We cannot hope peace for tomorrow unless we learn from yesterday.  So we have been helping the students at Glendale Unified School District learn about the historical events such as Hiroshima and the Japanese American internment during WWII, so they understand how dramatically common people’s lives change because of war, how important peace is and how they may take an action toward peace building.

So far we have donated more than 300 books on peace, taken the students to the Japanese American National Museum, presented Survivor Ginkgo trees from Hiroshima as a symbol of peace, and held several school assemblies with a Hiroshima survivor and the Japanese American internees.  The students are currently working on their peace projects, some of whom will be presenting the peace projects at our Peace Conference.  Others will participate in the Peace Speech Contest during the Peace Conference, winner of which we plan to send to Hiroshima with 1,000 paper cranes, another symbol of peace.
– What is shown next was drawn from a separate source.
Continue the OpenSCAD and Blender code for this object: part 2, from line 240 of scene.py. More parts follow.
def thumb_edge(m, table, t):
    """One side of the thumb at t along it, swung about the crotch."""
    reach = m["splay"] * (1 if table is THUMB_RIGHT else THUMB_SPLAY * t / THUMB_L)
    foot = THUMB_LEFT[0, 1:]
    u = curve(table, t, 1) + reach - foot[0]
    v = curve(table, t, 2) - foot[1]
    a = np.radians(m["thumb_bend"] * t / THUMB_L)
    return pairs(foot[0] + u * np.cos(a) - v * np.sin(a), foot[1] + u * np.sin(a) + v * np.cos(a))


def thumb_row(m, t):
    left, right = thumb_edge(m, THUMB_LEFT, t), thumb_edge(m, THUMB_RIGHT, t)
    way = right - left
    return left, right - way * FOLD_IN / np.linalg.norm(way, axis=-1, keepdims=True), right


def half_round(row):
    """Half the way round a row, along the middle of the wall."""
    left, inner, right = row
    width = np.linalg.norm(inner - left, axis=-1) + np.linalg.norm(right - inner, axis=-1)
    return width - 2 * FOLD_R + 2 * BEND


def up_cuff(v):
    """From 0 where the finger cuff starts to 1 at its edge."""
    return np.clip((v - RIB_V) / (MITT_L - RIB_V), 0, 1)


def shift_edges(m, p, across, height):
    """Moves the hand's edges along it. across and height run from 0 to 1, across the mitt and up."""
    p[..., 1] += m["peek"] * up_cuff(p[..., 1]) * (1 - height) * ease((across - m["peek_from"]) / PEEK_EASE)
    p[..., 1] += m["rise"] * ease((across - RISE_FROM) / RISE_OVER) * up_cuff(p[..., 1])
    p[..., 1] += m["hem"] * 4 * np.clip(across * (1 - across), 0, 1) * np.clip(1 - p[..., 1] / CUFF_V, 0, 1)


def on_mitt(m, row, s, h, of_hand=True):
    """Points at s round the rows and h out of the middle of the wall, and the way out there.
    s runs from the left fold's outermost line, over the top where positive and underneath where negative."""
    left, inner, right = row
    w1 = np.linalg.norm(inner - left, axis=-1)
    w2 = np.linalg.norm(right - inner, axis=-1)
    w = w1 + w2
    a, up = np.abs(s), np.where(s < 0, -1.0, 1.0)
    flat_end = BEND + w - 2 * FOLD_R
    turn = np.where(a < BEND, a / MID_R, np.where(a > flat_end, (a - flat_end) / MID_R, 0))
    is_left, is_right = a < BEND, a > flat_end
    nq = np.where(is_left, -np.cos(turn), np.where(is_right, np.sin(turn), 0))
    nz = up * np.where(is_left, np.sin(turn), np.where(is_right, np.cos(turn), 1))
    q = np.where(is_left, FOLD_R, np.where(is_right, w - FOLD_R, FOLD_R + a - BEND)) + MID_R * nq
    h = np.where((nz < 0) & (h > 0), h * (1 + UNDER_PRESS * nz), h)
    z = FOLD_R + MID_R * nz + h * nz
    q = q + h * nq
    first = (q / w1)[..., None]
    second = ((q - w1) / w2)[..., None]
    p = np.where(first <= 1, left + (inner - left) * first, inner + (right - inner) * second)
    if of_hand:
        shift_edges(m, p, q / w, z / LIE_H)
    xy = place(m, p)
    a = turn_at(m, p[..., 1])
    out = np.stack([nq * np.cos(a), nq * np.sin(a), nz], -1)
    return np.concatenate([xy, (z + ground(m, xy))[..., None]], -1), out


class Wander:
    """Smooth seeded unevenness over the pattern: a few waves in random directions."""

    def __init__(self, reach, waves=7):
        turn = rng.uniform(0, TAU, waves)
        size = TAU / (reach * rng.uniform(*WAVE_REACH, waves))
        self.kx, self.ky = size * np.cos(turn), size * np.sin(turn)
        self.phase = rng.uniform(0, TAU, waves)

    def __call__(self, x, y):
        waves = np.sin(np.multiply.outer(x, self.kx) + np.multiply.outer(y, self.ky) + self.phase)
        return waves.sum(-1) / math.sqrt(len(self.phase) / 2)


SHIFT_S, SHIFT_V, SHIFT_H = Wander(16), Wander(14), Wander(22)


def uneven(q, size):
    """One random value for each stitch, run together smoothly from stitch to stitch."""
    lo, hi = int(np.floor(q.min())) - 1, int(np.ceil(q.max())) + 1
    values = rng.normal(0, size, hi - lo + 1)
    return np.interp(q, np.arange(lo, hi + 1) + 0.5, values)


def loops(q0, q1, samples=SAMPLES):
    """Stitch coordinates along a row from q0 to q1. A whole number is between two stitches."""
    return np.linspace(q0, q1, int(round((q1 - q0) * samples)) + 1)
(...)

We have also invited peace builders to speak at the Peace Conference, including the Rotary Peace Fellow Captain D F Pace from Philadelphia Police Department who was featured in the 2017 Feb. issue of the Rotarian magazine, immediate past president of Amnesty International USA, co-founder of Challenge Day compassion evoking program for middle school and high school students, and Peace Leadership Director of the Nuclear Age Peace Foundation.

This is part of a year-long Global Grant Project, “Peace Educational Project” at Glendale Unified School District.  Thanks to the Grant, this Peace Conference is FREE and OPEN to ALL.